◆ **Dataset rows**
--- start ---

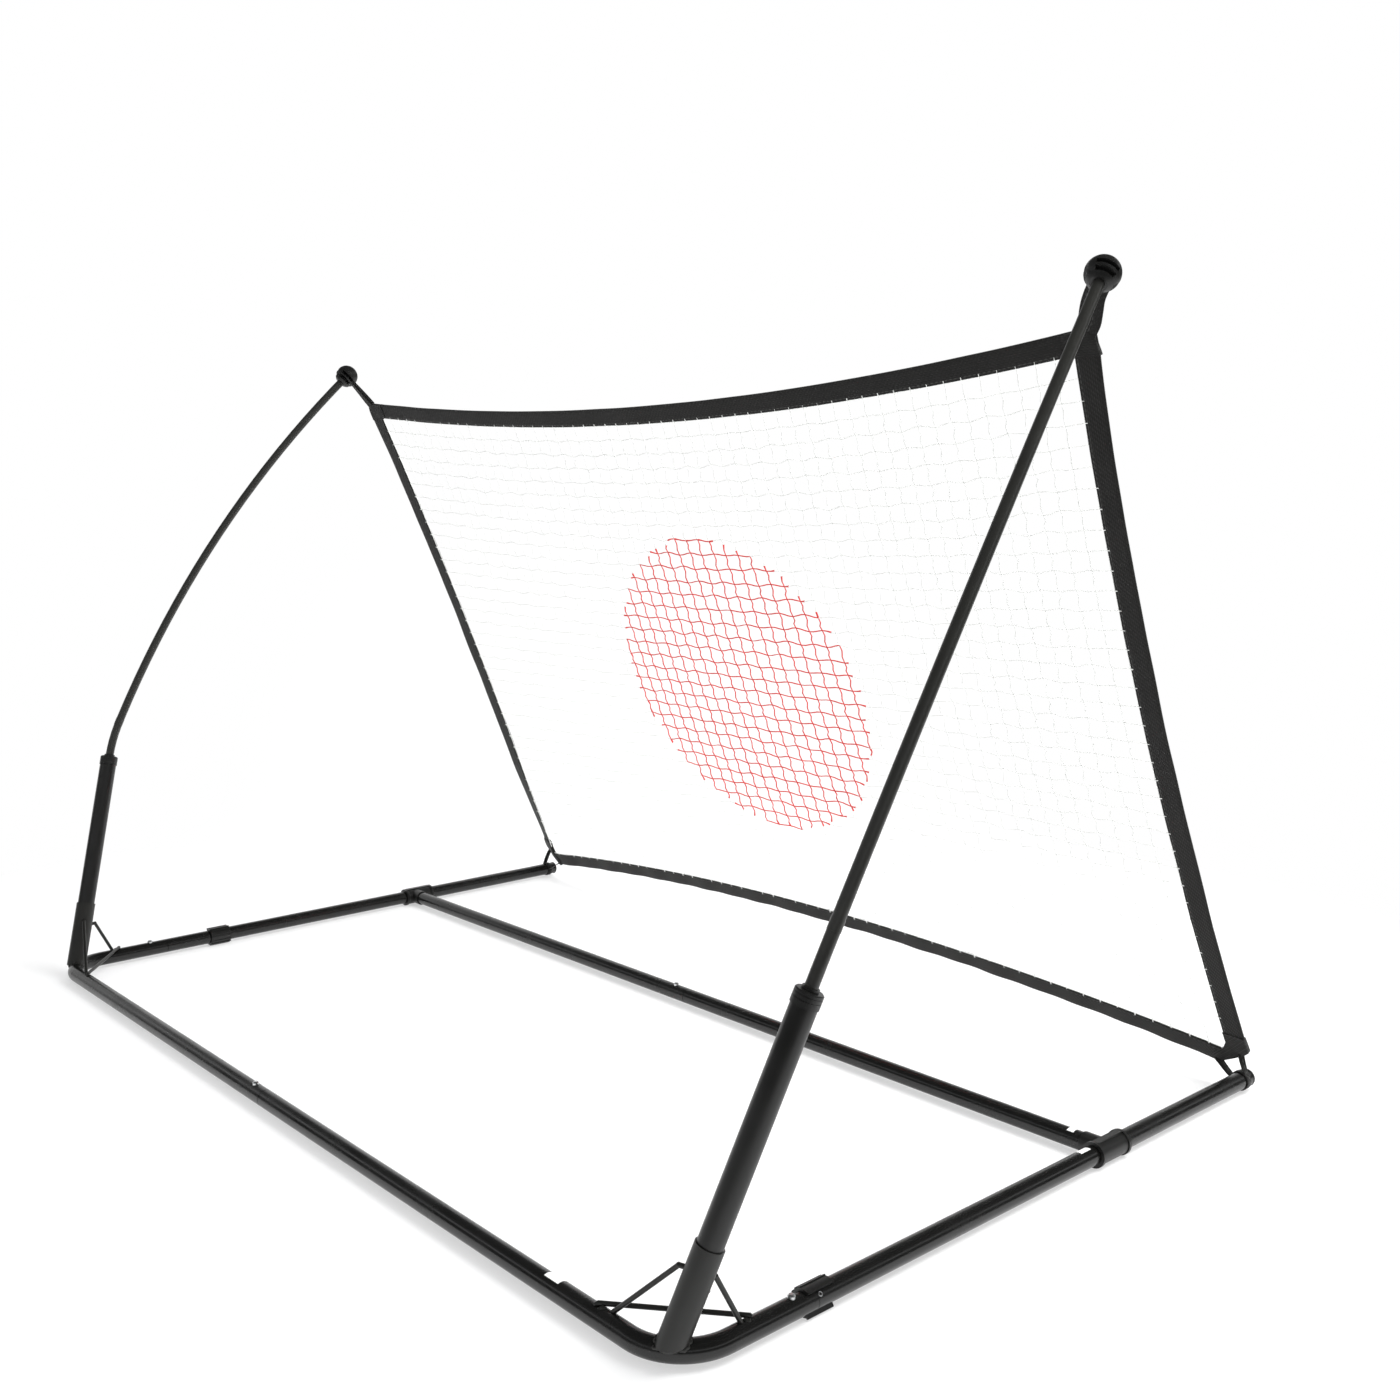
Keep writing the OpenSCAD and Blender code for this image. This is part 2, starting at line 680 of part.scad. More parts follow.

--- end ---
--- start ---

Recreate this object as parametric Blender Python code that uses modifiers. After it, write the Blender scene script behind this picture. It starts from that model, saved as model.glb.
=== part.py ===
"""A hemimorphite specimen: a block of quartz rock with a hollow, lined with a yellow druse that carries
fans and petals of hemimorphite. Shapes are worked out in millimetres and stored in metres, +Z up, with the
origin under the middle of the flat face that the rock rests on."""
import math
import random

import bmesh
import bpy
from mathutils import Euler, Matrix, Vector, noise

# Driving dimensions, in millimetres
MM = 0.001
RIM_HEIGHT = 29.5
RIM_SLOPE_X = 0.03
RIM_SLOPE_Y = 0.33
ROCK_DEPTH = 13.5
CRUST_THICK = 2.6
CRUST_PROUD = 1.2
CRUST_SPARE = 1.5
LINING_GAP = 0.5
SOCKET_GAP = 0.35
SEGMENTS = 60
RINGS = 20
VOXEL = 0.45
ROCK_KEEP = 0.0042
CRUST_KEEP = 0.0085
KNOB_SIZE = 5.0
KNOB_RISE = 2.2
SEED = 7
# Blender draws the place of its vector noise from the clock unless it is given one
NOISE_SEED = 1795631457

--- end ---

◆ **Required work**
Go through the records. Copy each line where "from" appears.

◆ **Solution for this task**
Recreate this object as parametric Blender Python code that uses modifiers. After it, write the Blender scene script behind this picture. It starts from that model, saved as model.glb.
from mathutils import Euler, Matrix, Vector, noise
# Blender draws the place of its vector noise from the clock unless it is given one